Perhaps even more telling is the criteria Mourinho uses to assess starlets – bravery, character and courage. All traits that Sir Alex Ferguson also valued in all his players.
“In 10 minutes it’s difficult to score a Maradona goal – to dribble past 10 guys and score – but that’s not what you’re expecting from a player,” said Mourinho. “In 10 minutes you can show you are mentally ready, you are physically ready, you are ready to cope with the pressure, you are not the kind of guy who trains and plays against kids his own age but not ready to play at the high level. Ten minutes can say a lot.”
In Rashford these qualities are in abundance and he’s earned the right to play far more than the allotted 10 minutes detailed by the Portuguese. Rashford is now an established first team player at Old Trafford.
In fact far from being sidelined Rashford could flourish under Mourinho. Rashford’s physical attributes are coupled with a football maturity that belies his years. The striker’s ability to make the right decisions in double-quick time is a rare commodity, although he is still very raw.
The imminent arrival of Zlatan Ibramimović is a boon for the youngster too. It is too much to ask the 18-year old to be United’s primary goal getter – alongside Anthony Martial – regardless of how unfazed either player is by expectation.

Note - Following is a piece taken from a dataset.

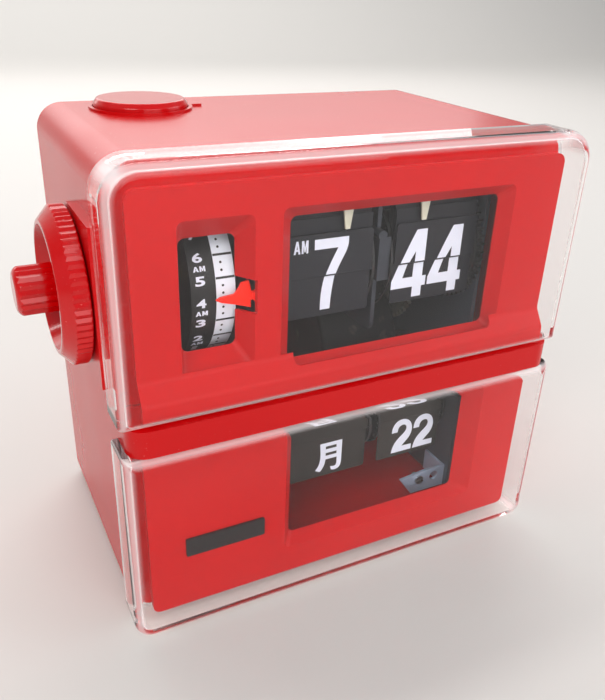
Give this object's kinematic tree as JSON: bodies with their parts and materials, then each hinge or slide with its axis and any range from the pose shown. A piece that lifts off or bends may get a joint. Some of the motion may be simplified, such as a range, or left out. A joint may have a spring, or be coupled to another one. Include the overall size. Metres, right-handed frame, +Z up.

If anything Rashford will benefit from playing alongside one of football’s most complete strikers. With a potentially heavy schedule, especially if United goes far in the cup competitions, there will be plenty of rotation under Mourinho, ensuring Rashford gets the minutes he needs to develop without fear of burnout.
Rashford’s athleticism is not in doubt, but his willingness to put in a shift in different positions will please his new manager even more. Unlike his predecessor Mourinho is not as obsessed with multi-functional players, but is keen on players fulfilling a strict tactical function.

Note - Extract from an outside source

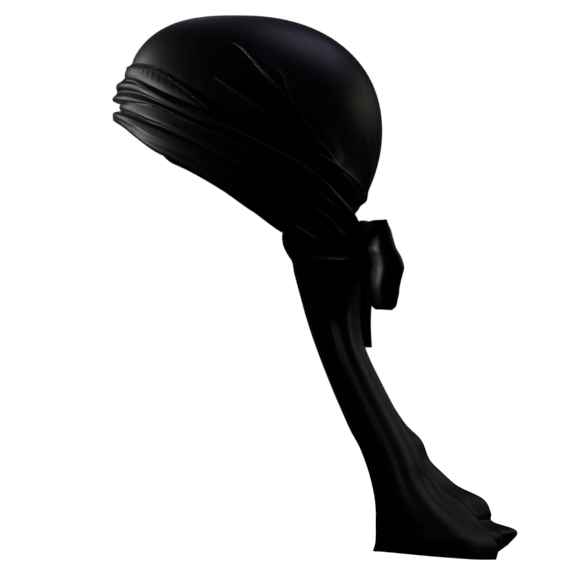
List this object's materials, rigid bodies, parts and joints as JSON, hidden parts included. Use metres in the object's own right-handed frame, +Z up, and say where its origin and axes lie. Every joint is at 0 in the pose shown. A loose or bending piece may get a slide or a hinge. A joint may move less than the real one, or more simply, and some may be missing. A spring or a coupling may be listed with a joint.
{
  "type": "durag",
  "caption": "Silky durag as worn: close cap gathered at the nape, two long straps wrapped round it, crossed on the forehead and tied in a bow behind, with a long fluted tail.",
  "frame": {"origin": "inside of the cap's top, where the top of the head rests", "axes": "+Z up, the wearer faces -Y, and +X is the wearer's left"},
  "size_m": [0.1756, 0.3177, 0.4217],
  "materials": {
    "cap_satin": "black silky satin of the cap and the tail, low broad sheen",
    "strap_satin": "black silky satin of the straps and the bow, folded double and pleated"
  },
  "bodies": {
    "root": {"crown": "cap_satin", "front_band": "cap_satin", "strap_wrap_under": "strap_satin", "strap_wrap_over": "strap_satin", "tail": "cap_satin", "knot": "strap_satin", "bow_loop_left": "strap_satin", "strap_end_left": "strap_satin", "bow_loop_right": "strap_satin", "strap_end_right": "strap_satin"}
  },
  "joints": []
}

In the first leg Europa League tie against Liverpool last season Rashford was played out of position on the right, operating as a winger and sometimes a full-back. The teenager was substituted at half time, but didn’t let that setback affect him. The match demonstrated Rashford’s willingness to operate within a team framework, which Mourinho will no doubt appreciate. Even so, Rashford was one of the few players who was consistently deployed in his natural position under Louis van Gaal. Mourinho is most likely to continue this trend.

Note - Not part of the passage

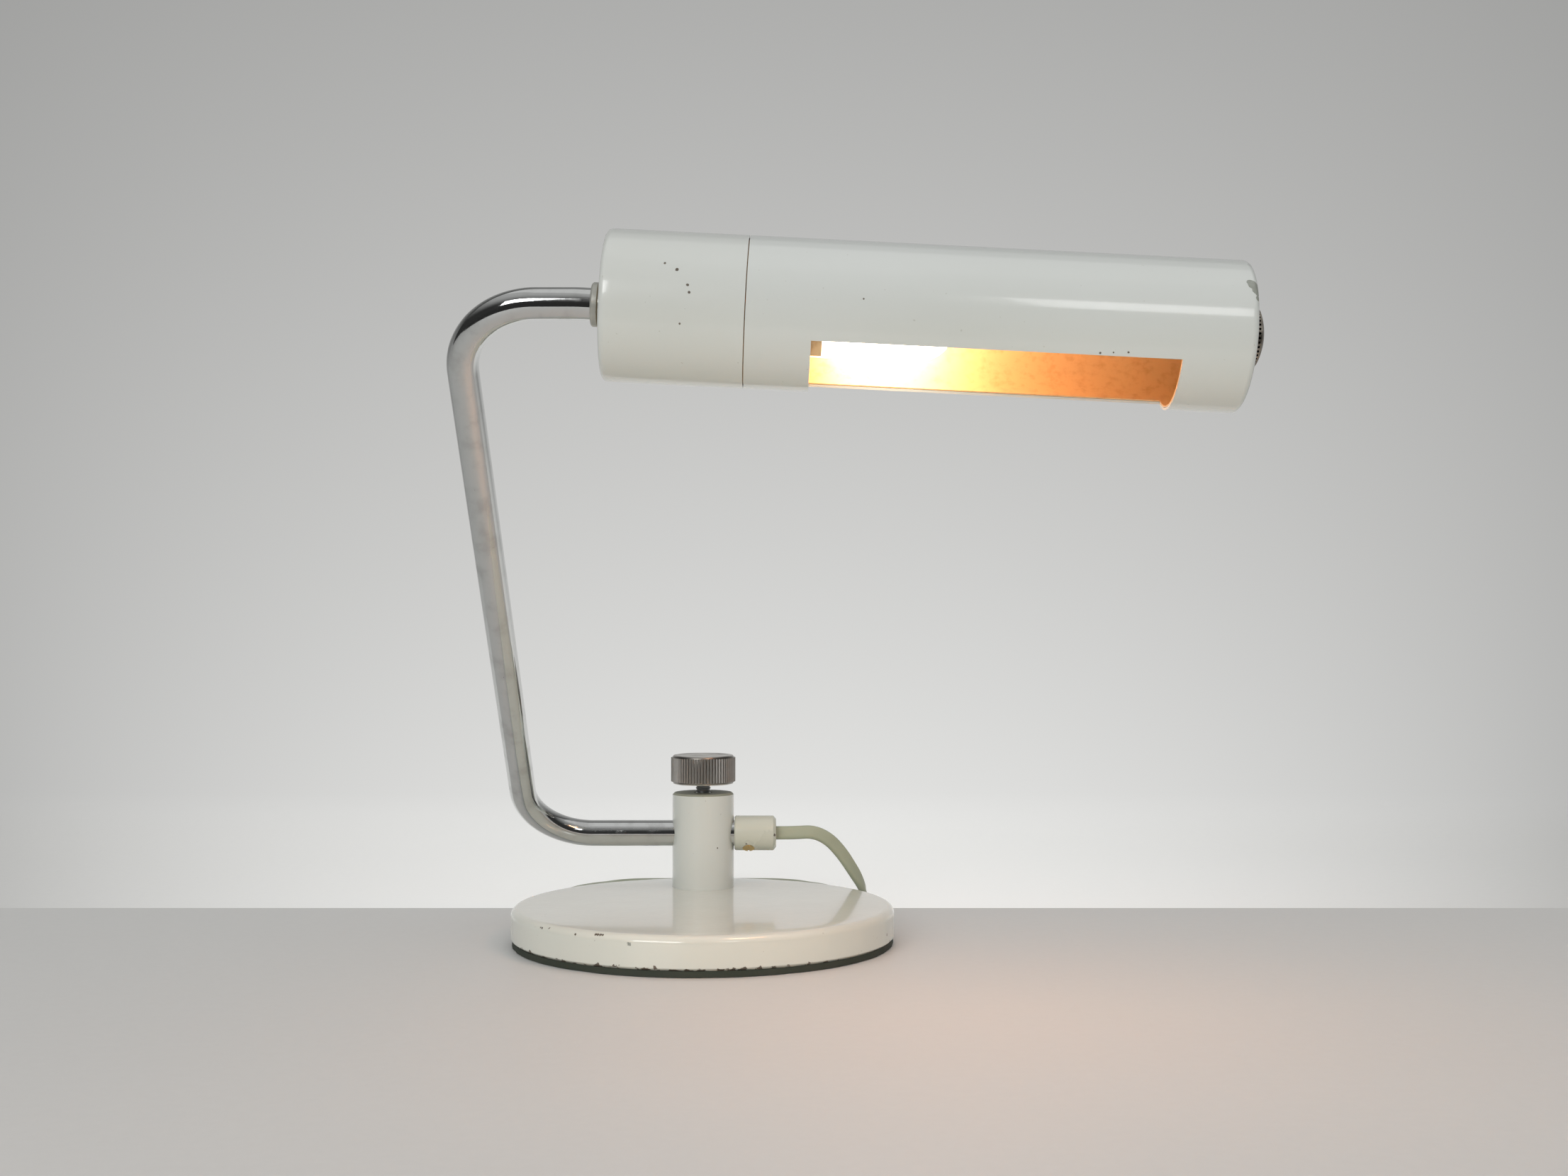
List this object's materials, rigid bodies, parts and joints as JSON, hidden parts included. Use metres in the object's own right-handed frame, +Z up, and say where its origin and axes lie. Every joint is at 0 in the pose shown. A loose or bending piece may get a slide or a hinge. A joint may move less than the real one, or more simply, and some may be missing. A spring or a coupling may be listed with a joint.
{
  "type": "desk lamp",
  "caption": "Desk lamp: round weighted base, post with thumb screw, swinging U-shaped tube arm, tubular shade that turns about its axis, rotary switch, flat lead.",
  "frame": {"origin": "centre of the base's underside, on the surface that the lamp stands on", "axes": "+Z up, +X to the right along the arm's lower axis and roughly along the shade, the viewer on the -Y side"},
  "size_m": [0.2494, 0.302, 0.236],
  "materials": {
    "base_paint": "gloss enamel, chipped at the rim",
    "post_paint": "gloss enamel, bare top",
    "shade_paint": "satin enamel",
    "pad_rubber": "dull",
    "chrome": "polished",
    "nickel": "worn nickel",
    "steel": "plain",
    "brass": "aged",
    "copper": "copper-coloured, mottled",
    "knob_metal": "dark nickel",
    "bakelite": "black",
    "porcelain": "glazed porcelain",
    "bulb_glass": "frosted, lit",
    "clear_glass": "clear",
    "wire_sleeve": "heatproof sleeve",
    "cord_plastic": "cream",
    "tie_black": "soft"
  },
  "bodies": {
    "stand": {"base_disc": "base_paint", "base_pad": "pad_rubber", "post_washer": "steel", "post_screw": "steel", "post": "post_paint", "cord_free": "cord_plastic", "cord_coil": "cord_plastic", "cord_tail": "cord_plastic", "cord_tie": "tie_black", "plug_body": "cord_plastic", "plug_relief": "cord_plastic", "plug_blades": "brass"},
    "foot": {"clamp_foot": "brass"},
    "thumb_screw": {"thumb_stud": "steel", "thumb_knob": "nickel"},
    "arm": {"arm_tube": "chrome", "inner_lead": "cord_plastic", "cord_grip": "post_paint", "grip_screw": "brass", "ring_nut": "chrome", "brass_washer": "brass", "toothed_washer": "steel", "inner_nut": "steel", "lamp_housing": "shade_paint", "shade_spigot": "copper", "holder_cap": "bakelite", "holder_core": "porcelain", "holder_shell": "bakelite", "screw_shell": "brass", "centre_contact": "brass", "terminal_screws": "brass", "holder_leads": "wire_sleeve", "bulb_cap": "nickel", "bulb_insulator": "bakelite", "bulb_tip": "steel", "bulb_glass": "bulb_glass", "bulb_stem": "clear_glass", "bulb_filament": "steel"},
    "shade": {"shade_sleeve": "shade_paint", "reflector_liner": "copper", "switch_body": "bakelite", "switch_bush": "brass", "switch_nut": "nickel", "switch_tabs": "brass", "switch_wires": "wire_sleeve"},
    "knob": {"switch_spindle": "steel", "switch_knob": "knob_metal"}
  },
  "joints": [
    {"name": "arm_swing", "type": "hinge", "parent": "stand", "child": "arm", "pos_m": [-0.002, 0.0443, 0.0347], "axis": [1, 0, 0], "range_deg": [-128, 45]},
    {"name": "shade_turn", "type": "hinge", "parent": "arm", "child": "shade", "pos_m": [0.03542, -0.12252, 0.21012], "axis": [0.9987, 0, -0.0506], "range_deg": [-135, 135]},
    {"name": "switch_turn", "type": "hinge", "parent": "shade", "child": "knob", "pos_m": [0.17025, -0.12252, 0.20329], "axis": [0.9987, 0, -0.0506], "range_deg": [0, 90]},
    {"name": "foot_lift", "type": "slide", "parent": "stand", "child": "foot", "axis": [0, 0, 1], "range_m": [0, 0.002]},
    {"name": "thumb_turn", "type": "hinge", "parent": "foot", "child": "thumb_screw", "pos_m": [-0.002, 0.0443, 0.06], "axis": [0, 0, 1], "range_deg": [0, 720]}
  ],
  "couplings": [
    {"joint": "thumb_turn", "follows": "foot_lift", "rad_per_m": 6283}
  ]
}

Though the new United manager is not famed for free-flowing football, over two spells at Stamford Bridge his Chelsea teams scored over 70 goals in each full season he was in charge, with the sole exception of 2006/07. Similar numbers were registered at Inter – 70 goals in the first season and 75 in the second – and at Real Madrid, where his team broke the 100-goal barrier in three successive seasons. Rashford will not be starved of service if the those stats are repeated in Manchester.
Mourinho’s experience of working with some of the most feared goal scorers in football is also relevant: Karim Benzema, Didier Drogba, Samuel Eto’o, Ibrahimović and, of course, Cristiano Ronaldo. The key advantage for Rashford is that Mourinho will focus on maximizing the youngster’s potential at number nice, and will only shift him out of position if necessary.
That stability is priceless and could see Rashford develop beyond’s Van Gaal’s unearthed gem to a Mourinho-inspired finely cut diamond. Rashford and Mourinho could very well be a special match.